▶ SUPPLIED INFORMATION
# # #

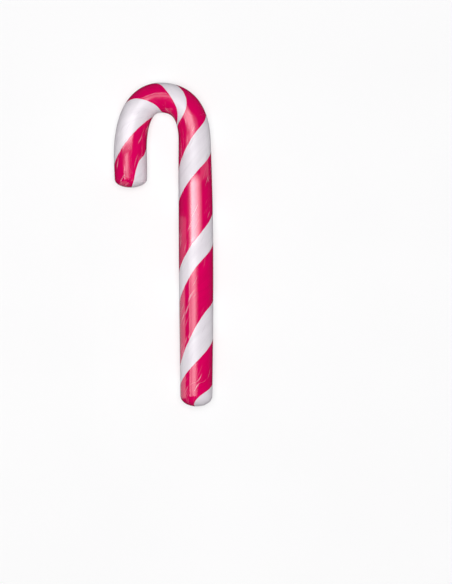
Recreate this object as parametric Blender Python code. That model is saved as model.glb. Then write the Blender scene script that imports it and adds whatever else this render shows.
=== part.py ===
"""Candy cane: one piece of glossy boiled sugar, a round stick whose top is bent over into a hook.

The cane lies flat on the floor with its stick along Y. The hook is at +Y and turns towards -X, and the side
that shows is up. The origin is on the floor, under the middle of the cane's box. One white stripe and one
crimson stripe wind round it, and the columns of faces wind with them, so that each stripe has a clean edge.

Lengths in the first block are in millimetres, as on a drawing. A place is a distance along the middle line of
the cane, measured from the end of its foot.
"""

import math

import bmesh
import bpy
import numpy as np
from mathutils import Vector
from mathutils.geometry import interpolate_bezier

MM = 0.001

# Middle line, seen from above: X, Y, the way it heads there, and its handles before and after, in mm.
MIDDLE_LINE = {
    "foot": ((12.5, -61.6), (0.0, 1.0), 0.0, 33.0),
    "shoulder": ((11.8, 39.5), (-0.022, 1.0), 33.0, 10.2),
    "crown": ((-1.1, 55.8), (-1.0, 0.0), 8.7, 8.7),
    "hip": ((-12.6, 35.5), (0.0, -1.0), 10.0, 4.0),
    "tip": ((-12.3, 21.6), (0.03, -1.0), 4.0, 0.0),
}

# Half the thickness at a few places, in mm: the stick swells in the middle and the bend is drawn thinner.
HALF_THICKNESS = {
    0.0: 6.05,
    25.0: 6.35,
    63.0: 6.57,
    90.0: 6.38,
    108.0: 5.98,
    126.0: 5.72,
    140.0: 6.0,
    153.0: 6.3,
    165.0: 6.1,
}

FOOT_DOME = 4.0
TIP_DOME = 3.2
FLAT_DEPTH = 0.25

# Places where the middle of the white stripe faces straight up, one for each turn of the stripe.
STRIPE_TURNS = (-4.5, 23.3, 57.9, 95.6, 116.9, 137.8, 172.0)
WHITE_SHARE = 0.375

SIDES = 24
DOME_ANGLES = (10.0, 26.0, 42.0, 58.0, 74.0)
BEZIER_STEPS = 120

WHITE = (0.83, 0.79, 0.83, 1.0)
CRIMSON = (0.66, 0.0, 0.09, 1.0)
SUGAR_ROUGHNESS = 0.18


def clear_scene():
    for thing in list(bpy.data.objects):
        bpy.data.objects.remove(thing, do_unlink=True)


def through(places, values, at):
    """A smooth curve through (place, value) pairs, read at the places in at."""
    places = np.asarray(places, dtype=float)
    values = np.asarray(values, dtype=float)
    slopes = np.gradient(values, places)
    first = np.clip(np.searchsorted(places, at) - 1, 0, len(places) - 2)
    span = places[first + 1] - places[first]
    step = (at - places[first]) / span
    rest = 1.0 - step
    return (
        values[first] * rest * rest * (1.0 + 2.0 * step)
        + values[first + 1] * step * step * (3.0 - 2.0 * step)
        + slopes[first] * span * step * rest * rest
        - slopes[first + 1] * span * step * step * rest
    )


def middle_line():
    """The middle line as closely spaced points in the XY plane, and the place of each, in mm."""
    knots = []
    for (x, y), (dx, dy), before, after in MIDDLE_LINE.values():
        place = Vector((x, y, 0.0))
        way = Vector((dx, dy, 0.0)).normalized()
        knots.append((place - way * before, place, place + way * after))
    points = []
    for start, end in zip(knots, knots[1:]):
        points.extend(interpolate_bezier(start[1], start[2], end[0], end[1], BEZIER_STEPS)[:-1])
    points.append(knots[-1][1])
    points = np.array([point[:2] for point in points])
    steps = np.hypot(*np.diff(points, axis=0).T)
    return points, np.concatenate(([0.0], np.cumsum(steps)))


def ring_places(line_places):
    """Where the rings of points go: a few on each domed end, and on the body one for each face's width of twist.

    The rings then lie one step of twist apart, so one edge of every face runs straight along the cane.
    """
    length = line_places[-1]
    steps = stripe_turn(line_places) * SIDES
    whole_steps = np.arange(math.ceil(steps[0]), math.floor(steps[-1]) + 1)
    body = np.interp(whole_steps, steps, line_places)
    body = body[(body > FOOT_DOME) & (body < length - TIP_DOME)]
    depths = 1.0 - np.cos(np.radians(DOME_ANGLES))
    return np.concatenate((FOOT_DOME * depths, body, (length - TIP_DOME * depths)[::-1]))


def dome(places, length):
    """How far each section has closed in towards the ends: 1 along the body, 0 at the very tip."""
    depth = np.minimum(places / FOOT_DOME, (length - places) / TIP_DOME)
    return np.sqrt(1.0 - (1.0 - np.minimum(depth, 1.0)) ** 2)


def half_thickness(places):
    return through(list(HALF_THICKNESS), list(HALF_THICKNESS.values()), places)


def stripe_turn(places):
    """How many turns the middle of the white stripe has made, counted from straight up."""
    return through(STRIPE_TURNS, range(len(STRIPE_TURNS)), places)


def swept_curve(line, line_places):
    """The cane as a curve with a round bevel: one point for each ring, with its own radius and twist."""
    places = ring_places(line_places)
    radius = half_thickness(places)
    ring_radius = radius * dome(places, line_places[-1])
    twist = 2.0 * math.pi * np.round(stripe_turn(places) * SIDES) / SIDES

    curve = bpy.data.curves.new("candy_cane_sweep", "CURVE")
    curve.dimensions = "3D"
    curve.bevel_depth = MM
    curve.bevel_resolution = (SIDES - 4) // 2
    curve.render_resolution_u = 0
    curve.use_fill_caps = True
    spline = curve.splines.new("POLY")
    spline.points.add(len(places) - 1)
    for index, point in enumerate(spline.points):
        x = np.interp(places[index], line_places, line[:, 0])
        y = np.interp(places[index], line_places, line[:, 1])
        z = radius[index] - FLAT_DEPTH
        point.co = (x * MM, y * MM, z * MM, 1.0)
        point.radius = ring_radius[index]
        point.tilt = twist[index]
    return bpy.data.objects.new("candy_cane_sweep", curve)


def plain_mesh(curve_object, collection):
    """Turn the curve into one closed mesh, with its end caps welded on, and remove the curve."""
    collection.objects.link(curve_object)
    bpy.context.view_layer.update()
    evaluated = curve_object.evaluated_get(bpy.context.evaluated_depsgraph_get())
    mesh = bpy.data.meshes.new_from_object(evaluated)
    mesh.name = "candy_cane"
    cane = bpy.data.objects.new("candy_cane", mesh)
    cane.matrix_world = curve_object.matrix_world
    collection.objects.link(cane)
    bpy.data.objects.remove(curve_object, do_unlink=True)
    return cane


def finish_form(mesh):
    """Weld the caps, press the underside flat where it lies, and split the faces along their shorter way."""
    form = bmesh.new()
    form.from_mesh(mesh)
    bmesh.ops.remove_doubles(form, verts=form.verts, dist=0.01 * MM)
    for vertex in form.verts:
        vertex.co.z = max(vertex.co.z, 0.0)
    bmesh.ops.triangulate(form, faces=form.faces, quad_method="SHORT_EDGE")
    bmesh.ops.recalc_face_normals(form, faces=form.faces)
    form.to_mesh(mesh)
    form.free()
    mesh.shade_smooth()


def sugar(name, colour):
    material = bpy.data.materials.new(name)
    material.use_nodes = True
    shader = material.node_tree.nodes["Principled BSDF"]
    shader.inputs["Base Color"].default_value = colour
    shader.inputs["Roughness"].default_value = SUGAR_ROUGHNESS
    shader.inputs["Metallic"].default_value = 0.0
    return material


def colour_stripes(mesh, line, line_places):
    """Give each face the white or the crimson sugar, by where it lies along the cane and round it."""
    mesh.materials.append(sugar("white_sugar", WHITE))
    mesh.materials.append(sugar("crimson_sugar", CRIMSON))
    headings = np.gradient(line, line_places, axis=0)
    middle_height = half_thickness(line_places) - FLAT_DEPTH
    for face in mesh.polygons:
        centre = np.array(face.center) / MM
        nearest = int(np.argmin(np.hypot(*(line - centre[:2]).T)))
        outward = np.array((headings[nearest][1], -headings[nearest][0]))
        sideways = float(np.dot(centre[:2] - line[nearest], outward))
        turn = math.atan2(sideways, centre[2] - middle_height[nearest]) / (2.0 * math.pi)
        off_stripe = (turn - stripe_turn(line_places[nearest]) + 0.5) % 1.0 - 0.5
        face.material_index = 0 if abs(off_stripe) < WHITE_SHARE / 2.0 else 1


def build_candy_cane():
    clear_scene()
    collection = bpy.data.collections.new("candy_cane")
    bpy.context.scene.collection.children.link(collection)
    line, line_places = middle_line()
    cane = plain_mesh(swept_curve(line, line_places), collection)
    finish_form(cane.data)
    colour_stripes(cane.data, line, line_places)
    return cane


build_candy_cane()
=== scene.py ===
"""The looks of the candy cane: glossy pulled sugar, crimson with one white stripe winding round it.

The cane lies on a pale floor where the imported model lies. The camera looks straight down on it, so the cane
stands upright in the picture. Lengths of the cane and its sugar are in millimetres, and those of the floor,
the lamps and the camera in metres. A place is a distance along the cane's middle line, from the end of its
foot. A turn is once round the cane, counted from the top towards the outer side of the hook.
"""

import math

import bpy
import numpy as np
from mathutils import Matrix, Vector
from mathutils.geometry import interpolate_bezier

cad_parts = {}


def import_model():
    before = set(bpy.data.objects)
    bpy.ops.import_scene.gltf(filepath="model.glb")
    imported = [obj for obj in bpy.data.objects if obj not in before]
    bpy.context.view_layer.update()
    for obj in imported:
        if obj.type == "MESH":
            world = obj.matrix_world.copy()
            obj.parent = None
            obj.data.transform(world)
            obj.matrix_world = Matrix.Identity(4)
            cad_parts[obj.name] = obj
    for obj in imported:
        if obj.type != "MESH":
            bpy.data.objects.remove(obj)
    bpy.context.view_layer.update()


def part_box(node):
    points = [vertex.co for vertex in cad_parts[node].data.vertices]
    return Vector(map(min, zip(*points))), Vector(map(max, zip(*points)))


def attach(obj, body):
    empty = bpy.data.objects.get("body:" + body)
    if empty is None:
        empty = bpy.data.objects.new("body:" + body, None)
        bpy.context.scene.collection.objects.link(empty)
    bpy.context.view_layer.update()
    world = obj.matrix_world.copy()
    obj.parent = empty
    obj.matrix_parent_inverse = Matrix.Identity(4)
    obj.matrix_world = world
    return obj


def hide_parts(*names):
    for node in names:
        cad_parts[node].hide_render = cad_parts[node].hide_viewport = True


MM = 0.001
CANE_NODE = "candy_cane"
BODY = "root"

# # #

▶ DESCRIPTION OF THE TASK
Output nothing except the lines from the line with "sideways = float(np.dot(centre[:2]" through the line with "imported = [obj", copied exactly, end lines included.

▶ TASK RESPONSE
        sideways = float(np.dot(centre[:2] - line[nearest], outward))
        turn = math.atan2(sideways, centre[2] - middle_height[nearest]) / (2.0 * math.pi)
        off_stripe = (turn - stripe_turn(line_places[nearest]) + 0.5) % 1.0 - 0.5
        face.material_index = 0 if abs(off_stripe) < WHITE_SHARE / 2.0 else 1


def build_candy_cane():
    clear_scene()
    collection = bpy.data.collections.new("candy_cane")
    bpy.context.scene.collection.children.link(collection)
    line, line_places = middle_line()
    cane = plain_mesh(swept_curve(line, line_places), collection)
    finish_form(cane.data)
    colour_stripes(cane.data, line, line_places)
    return cane


build_candy_cane()
=== scene.py ===
"""The looks of the candy cane: glossy pulled sugar, crimson with one white stripe winding round it.

The cane lies on a pale floor where the imported model lies. The camera looks straight down on it, so the cane
stands upright in the picture. Lengths of the cane and its sugar are in millimetres, and those of the floor,
the lamps and the camera in metres. A place is a distance along the cane's middle line, from the end of its
foot. A turn is once round the cane, counted from the top towards the outer side of the hook.
"""

import math

import bpy
import numpy as np
from mathutils import Matrix, Vector
from mathutils.geometry import interpolate_bezier

cad_parts = {}


def import_model():
    before = set(bpy.data.objects)
    bpy.ops.import_scene.gltf(filepath="model.glb")
    imported = [obj for obj in bpy.data.objects if obj not in before]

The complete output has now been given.